Overhaul for Cook County's property tax system?
Posted 3/7/2008 by Patrick RollensIn New Homes Magazine's March issue, columnist Don DeBat takes a look at the "antiquated" property tax system in Cook County. A solution might be found in a process called "acquisition-based assessing," which is championed by groups like the Tax Reform Action Coalition.
Acquisition-based assessing puts a limit on assessments increases until a property is sold. While you own your property, your assessment cannot go up more than 2 percent a year. So homeowners will never be slapped with assessment increases of 30 percent to 120 percent while they own the property.
TRAC predicts that if an acquisition-based assessing system is adopted, an established homeowner’s assessment will stabilize because it is not tied to the price a neighbor receives when he or she sells their property.


Comments
3/7/08
Carter said:
If it's ever going to happen, now is the time.
The current housing slump perfectly illustrates the lack of logic with the assessment system - people got assessed in many neighborhoods based on a hot market, and selling prices which no longer can be found.
Paying taxes on unrealized profit (or "future profits") is just preposterous.
The other benefit is that moving to such a system would require the county to actually appraise property properly. This is something the review board I'm sure will fight to their dying breath, given their well-known connections to the legal industry whose bread and butter is getting assessments lowered.
jeff said:
great points. The legal powers would crap if they changed this.

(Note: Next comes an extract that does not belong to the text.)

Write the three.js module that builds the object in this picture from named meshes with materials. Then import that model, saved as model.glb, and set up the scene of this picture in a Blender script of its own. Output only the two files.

That is what always amazes me about Daley & all politicians in general, who claim they will not raise taxes and the grandstand about the budget shortfall issues, especially when they already have a built in property tax revenue escalator & (sales tax for that matter) that gives them more money than they know what to do with. It's called %- the more expensive things get, the more money these idiots take in.
Urban Chicago said:
Name one state that has implemented this successfully. Really, I am curious. This has been a disaster in California and Florida.